Berdasarkan data per pekan ke-3 Juni 2021, tingkat positif di Indonesia mencapai angka 14,64 persen, jauh lebih tinggi dibandingkan dengan standar yang dipatok WHO, yaitu 5 persen.
Jika berkaca pada data sejak awal pandemi, tingkat positif di Indonesia pernah mencapai puncak paling tinggi, sebesar 28,25 persen, di dua pekan pertama Januari 2021. Karena itu, positivity rate sekarang yang sudah mendekati 15 persen ini harus diwaspadai dan semaksimal mungkin dikendalikan.
Wiku menjelaskan karena positivity rate ditentukan dari jumlah orang yang diperiksa, maka ada beberapa kondisi yang mempengaruhi akurasinya.
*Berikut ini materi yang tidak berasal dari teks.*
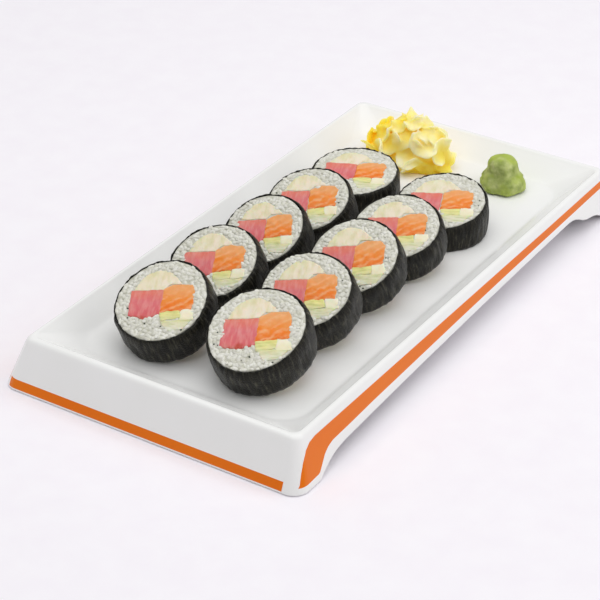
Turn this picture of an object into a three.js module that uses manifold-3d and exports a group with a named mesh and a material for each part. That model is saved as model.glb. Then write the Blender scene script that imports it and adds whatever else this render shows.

Salah satunya terbatasnya sumber daya dan akses pada fasilitas tes.
Hal itu, kata Wiku, karena tes diprioritaskan untuk yang sudah memiliki gejala atau kontak erat. Dengan begitu, bukan tidak mungkin hasil tes cenderung menunjukkan positif COVID-19, karena sudah dikerucutkan pada kelompok orang yang memang memiliki gejala atau kontak erat.
"Di Indonesia, pada umumnya orang sehat tidak menjalani tes COVID-19, dan hal ini dapat mempengaruhi angka positivity rate menjadi tinggi," ujar Wiku.
Terkait hal tersebut, Kementerian Kesehatan mengeluarkan Keputusan Menteri Kesehatan No. HK.01.07/MENKES/446/2021 yang menetapkan penggunaan tes antigen sebagai salah satu metode dalam pemeriksaan COVID-19. Melalui Kepmenkes itu diharapkan semakin banyak masyarakat yang mendapatkan akses uji COVID-19.
Namun, katanya, terdapat beberapa situasi yang dapat menurunkan efektivitas tes antigen, seperti penggunaan antigen yang tidak dikonfirmasi dengan tes PCR pada orang dengan kemungkinan terinfeksi atau kontak erat. Juga, penggunaan antigen yang tidak sesuai mutu standar WHO dan pengambilan sampel swab yang tidak sesuai prosedur.
Berdasar data, pengikutsertaan hasil tes antigen dalam pemeriksaan nasional yang dilakukan sejak pekan ke-4 Februari menunjukkan peningkatan tes antigen yang sedikit lebih tinggi dari pada PCR. Namun, jumlah orang yang diperiksa oleh PCR tidak berkurang jumlahnya.
"Menyikapi keadaan ini, saya meminta kepada seluruh pemerintah daerah untuk memastikan penggunaan antigen yang tetap pada fungsinya dan dengan metode yang tepat. Apabila pada kasus yang perlu konfirmasi PCR, maka harus diteruskan dengan tes PCR agar hasilnya lebih akurat," demikian Wiku.